Era una deuda pendiente. La provincia nororiental de Andalucía, puerta de entrada y salida hacia la meseta, es más conocida por sus olivares infinitos que por su capital. Ignorancia del viajero. Descubrirla es una sorpresa. Y lo primero que sorprende de la ciudad de Jaén es su emplazamiento. No se la imagina uno ni tan aislada, no se pasa por ella si no es adrede, ni tan ondulada, trepando arrinconada por las faldas de los cerros que la guarecen y vigilan, con sus cuestas suaves que conducen hasta la Catedral y sus callejuelas desde las que se vislumbran las siluetas quebradas de las montañas. Jaén es una sorpresa agradable.
Quizá oculta tras el fulgor turístico de Baeza, Úbeda o las serranías
de Cazorla, donde nace el gran río de Andalucía, y de Magina, la capital jiennense
es una ciudad abarcable, hospitalaria y encantadora. La menos llana de las
capitales andaluzas, incluida Granada, tampoco es una geografía de empinadas
pendientes, salvo si el visitante queda atrapado por la curiosidad de subir al
Castillo de Santa Catalina, enclave obligatorio desde el que admirar, aparte de
los restos arqueológicos que legaron árabes, cristianos y hasta franceses, una
de las panorámicas a vista de pájaro más hermosas de Jaén en su conjunto, entre
un horizonte ondulado de colinas y valles.

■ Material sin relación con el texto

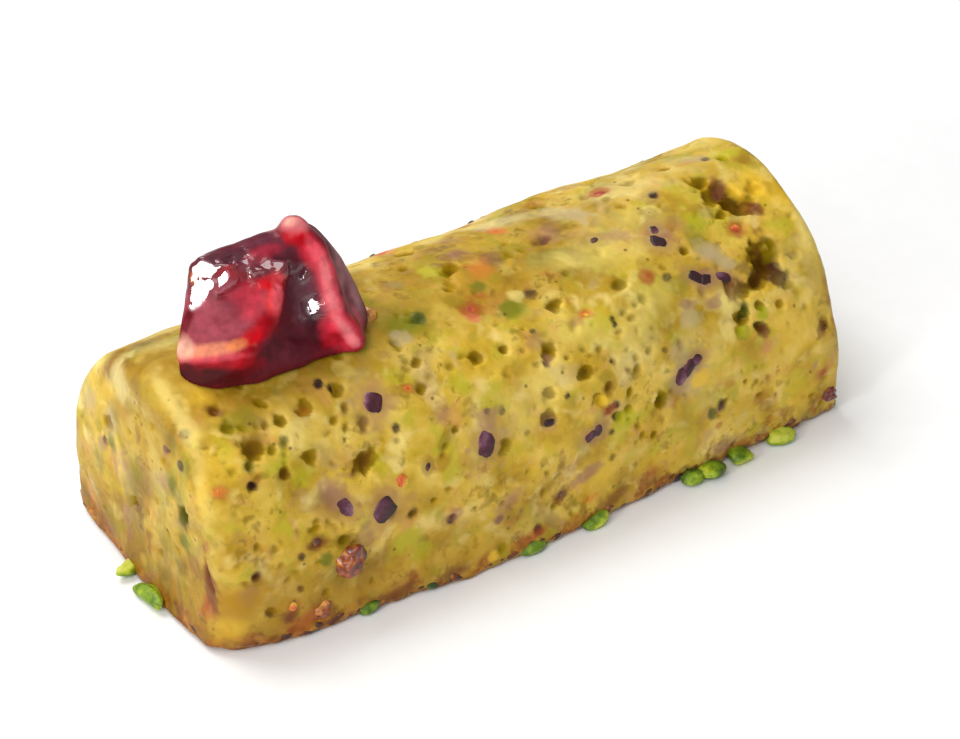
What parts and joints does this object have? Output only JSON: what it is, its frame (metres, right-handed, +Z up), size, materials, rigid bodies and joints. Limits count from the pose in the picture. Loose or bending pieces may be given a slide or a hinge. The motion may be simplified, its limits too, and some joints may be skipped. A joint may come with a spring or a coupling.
{
  "type": "pistachio raspberry yule log",
  "caption": "Small baked pistachio loaf in the form of a yule log, with chopped nuts round its foot and a folded piece of glazed raspberry on its crest.",
  "frame": {"origin": "middle of the flat base, on the surface that the loaf stands on", "axes": "+X along the loaf, away from the fruit piece towards the far end; -Y is the front side that the picture shows; +Z up"},
  "size_m": [0.1038, 0.0464, 0.0482],
  "materials": {
    "crumb": "moist, fine-pored yellow-green baked crumb with dark fruit bits and chopped nuts",
    "glazed_fruit": "wet, glossy, translucent dark red fruit with pink edges"
  },
  "bodies": {
    "root": {"cake_body": "crumb", "raspberry_topping": "glazed_fruit"}
  },
  "joints": []
}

Deambular por Jaén es, pues, estar expuesto a las sorpresas
que asaltan al visitante. Porque sorprende la noble monumentalidad de su sólida
Catedral, que se yergue con sus dos torres barrocas sobre los palacios
burocráticos que bordean la plaza de la que parten las collaciones urbanas y la
modernidad bulliciosa de bares y tiendas. Desde allí se puede pasear hasta el centro
monumental y cultural de los Baños Árabes, que datan del siglo XI, los más
grandes de Europa. Sobre ellos se construyó el Palacio de Villardompardo,
sirviéndole de cimientos y quedando ocultos y enterrados bajo el edificio. Lo
que se conserva, empero, es impresionante de la obsesión árabe por las
abluciones, con restos de decoración almohade. Como lo es, igualmente, los
tesoros arqueológicos que se exponen en sendos museos, el Provincial y el Ibero,
organizados para dejar en el visitante un apetito de historia y cultura sobre el
devenir histórico de Jaén y la importancia de su enclave.
Si a todo ello se añade la hospitalidad de sus gentes, la
amabilidad con que te tratan y la riqueza de su gastronomía, bañada por ese oro
verde de su aceite virgen extra que determina la economía de la región, lo
menos que puedes sentir es sorpresa. Esa sorpresa sumamente agradable de
descubrir una ciudad encantadora y bella que, desde su humildad escondida entre
un mar de olivos, no tiene nada que envidiar a ninguna otra capital de
Andalucía. Sólo la ignorancia del viajero la mantiene perdida por los cerros de
Úbeda. Merece, pues, una visita. Se sorprenderán.